The enterprise opportunity is evident: become the next HubSpot by consolidating the fragmented service landscape currently dominated by point solutions like Gorgias, Kustomer, and Richpanel.

This fundamental repositioning could make Klaviyo a singular platform in an otherwise fragmented ecosystem of point-solutions. The strategic abandonment of "CDP" terminology in favor of "KDP" signals their intention to own the narrative, even if watching Glossier and Rowing Blazers employees stumble over the new nomenclature at dinner revealed that there’s friction ahead.

THE BAD: HubSpot's Worst Nightmare

While Klaviyo isn't explicitly gunning for HubSpot's enterprise throne (they aren’t direct competitors), their trajectory makes future conflict inevitable. By building a true B2C-first CRM with native service capabilities, they're creating an alternative narrative to HubSpot's B2B-centric worldview. (The Klaviyo slide literally says ‘Customer Hub’).

“CRM” is a market owned by a handful of players and has been largely unpenetrated for about a decade. That’s about to change. The story is compelling, the opportunity is huge—though the enablement effort will take years, not quarters, to fully realize.
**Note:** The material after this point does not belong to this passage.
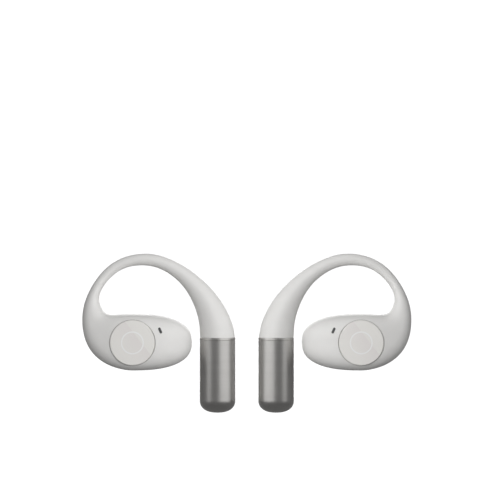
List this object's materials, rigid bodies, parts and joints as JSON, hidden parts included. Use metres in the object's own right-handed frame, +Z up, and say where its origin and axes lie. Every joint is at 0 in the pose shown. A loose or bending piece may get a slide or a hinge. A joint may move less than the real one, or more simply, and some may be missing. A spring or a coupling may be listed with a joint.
{
  "type": "open-ear hook earphones",
  "caption": "Pair of open-ear wireless earphones with springy ear hooks, a round press button on each pod and a metal battery barrel behind the ear.",
  "frame": {"origin": "halfway between the two earpieces, on their mirror plane, level with the underside of the hooks where they rest on the ears", "axes": "+Z up as worn, +X from the left earpiece in the picture to the right one, +Y toward the head, so the button faces look along -Y"},
  "size_m": [0.1042, 0.0166, 0.0505],
  "materials": {
    "shell_white": "satin soft-touch",
    "sleeve_white": "satin silicone",
    "button_pearl": "satin pearl with a faint sunburst",
    "barrel_metal": "fine satin",
    "mesh_dark": "fine mesh",
    "seal_grey": "matte",
    "frame_grey": "matte",
    "black_plastic": "matte",
    "ivory_plastic": "matte",
    "board_green": "solder mask",
    "copper": "bare",
    "steel": "brushed",
    "magnet_nickel": "nickel plated",
    "diaphragm_film": "thin film",
    "gold": "plated",
    "lead_sheath": "matte",
    "cell_wrap": "wrapped"
  },
  "bodies": {
    "left_tail": {"left_hook_sleeve_rear": "sleeve_white", "left_memory_wire": "steel", "left_hook_leads": "lead_sheath", "left_barrel_plug": "frame_grey", "left_barrel_oring": "seal_grey", "left_battery_barrel": "barrel_metal", "left_battery_cell": "cell_wrap"},
    "left_pod": {"left_outer_housing": "shell_white", "left_ear_cover": "shell_white", "left_hook_sleeve_front": "sleeve_white", "left_button_seal": "seal_grey", "left_button_frame": "frame_grey", "left_switch_body": "black_plastic", "left_main_board": "board_green", "left_board_chips": "black_plastic", "left_antenna_strip": "copper", "left_mic_capsule": "steel", "left_mic_mesh": "mesh_dark", "left_driver_frame": "frame_grey", "left_driver_yoke": "steel", "left_driver_magnet": "magnet_nickel", "left_pole_plate": "steel", "left_driver_surround": "seal_grey", "left_outlet_grille": "mesh_dark", "left_charge_pins": "gold", "left_case_magnet": "magnet_nickel"},
    "left_button": {"left_button_disc": "button_pearl", "left_switch_plunger": "ivory_plastic"},
    "left_cone": {"left_voice_coil": "copper", "left_diaphragm": "diaphragm_film"},
    "right_tail": {"right_hook_sleeve_rear": "sleeve_white", "right_memory_wire": "steel", "right_hook_leads": "lead_sheath", "right_barrel_plug": "frame_grey", "right_barrel_oring": "seal_grey", "right_battery_barrel": "barrel_metal", "right_battery_cell": "cell_wrap"},
    "right_pod": {"right_outer_housing": "shell_white", "right_ear_cover": "shell_white", "right_hook_sleeve_front": "sleeve_white", "right_button_seal": "seal_grey", "right_button_frame": "frame_grey", "right_switch_body": "black_plastic", "right_main_board": "board_green", "right_board_chips": "black_plastic", "right_antenna_strip": "copper", "right_mic_capsule": "steel", "right_mic_mesh": "mesh_dark", "right_driver_frame": "frame_grey", "right_driver_yoke": "steel", "right_driver_magnet": "magnet_nickel", "right_pole_plate": "steel", "right_driver_surround": "seal_grey", "right_outlet_grille": "mesh_dark", "right_charge_pins": "gold", "right_case_magnet": "magnet_nickel"},
    "right_button": {"right_button_disc": "button_pearl", "right_switch_plunger": "ivory_plastic"},
    "right_cone": {"right_voice_coil": "copper", "right_diaphragm": "diaphragm_film"}
  },
  "joints": [
    {"name": "left_hook_flex", "type": "hinge", "parent": "left_tail", "child": "left_pod", "pos_m": [-0.04188, 0.00095, -0.00078], "axis": [0, 1, 0], "range_deg": [-3, 18], "stiffness_Nm_per_rad": 0.2, "deforming": ["left_memory_wire", "left_hook_leads"]},
    {"name": "left_button_press", "type": "slide", "parent": "left_pod", "child": "left_button", "axis": [0, 1, 0], "range_m": [0, 0.0003], "stiffness_N_per_m": 3000, "deforming": ["left_button_seal"]},
    {"name": "left_cone_travel", "type": "slide", "parent": "left_pod", "child": "left_cone", "axis": [0, 1, 0], "range_m": [-0.0003, 0.0003], "stiffness_N_per_m": 800, "deforming": ["left_driver_surround"]},
    {"name": "pair_spacing", "type": "slide", "parent": "left_tail", "child": "right_tail", "axis": [1, 0, 0], "range_m": [-0.005, 0.08]},
    {"name": "right_hook_flex", "type": "hinge", "parent": "right_tail", "child": "right_pod", "pos_m": [0.04188, 0.00095, -0.00078], "axis": [0, -1, 0], "range_deg": [-3, 18], "stiffness_Nm_per_rad": 0.2, "deforming": ["right_memory_wire", "right_hook_leads"]},
    {"name": "right_button_press", "type": "slide", "parent": "right_pod", "child": "right_button", "axis": [0, 1, 0], "range_m": [0, 0.0003], "stiffness_N_per_m": 3000, "deforming": ["right_button_seal"]},
    {"name": "right_cone_travel", "type": "slide", "parent": "right_pod", "child": "right_cone", "axis": [0, 1, 0], "range_m": [-0.0003, 0.0003], "stiffness_N_per_m": 800, "deforming": ["right_driver_surround"]}
  ]
}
THE UGLY: Adoption Hurdles Ahead

Here’s my usual gripes about AI in software; you’ve heard them before.

The new platform's approach to AI content authoring betrays a fundamental misunderstanding of how brand editorial processes actually work when moving to the upper-mid market.

Content lives in DXPs, WCMs, custom platforms, and countless collaborative tools—not inside marketing automation platforms.

As Barbara Karpf, founder and president of Decorator's Best (and friend of FC), noted with her usual candor: "They're promising more personalization, but I've been hearing that for a decade." If you want multilingual, multi-region, multistore content and you want to scale that to Customer Hub, too; well you probably need an editorial management process that has approval checks-and-balances. 

If the promise to "transform service from a cost center to a revenue center" sounds familiar because it is—it's the same siren song every service platform has sung since the dawn of help desk software. The difference this time might be Klaviyo's unique position at the intersection of data, marketing automation, and now service.

The road ahead is long, but Klaviyo has demonstrated they have both the vision and the capital to pursue it. Their success will depend not just on technical execution but on their ability to convince the market to embrace this new paradigm while maintaining the trust of their core DTC audience.

Sometimes the hardest part isn't building the technology—it's reshaping how the market thinks about the problem itself.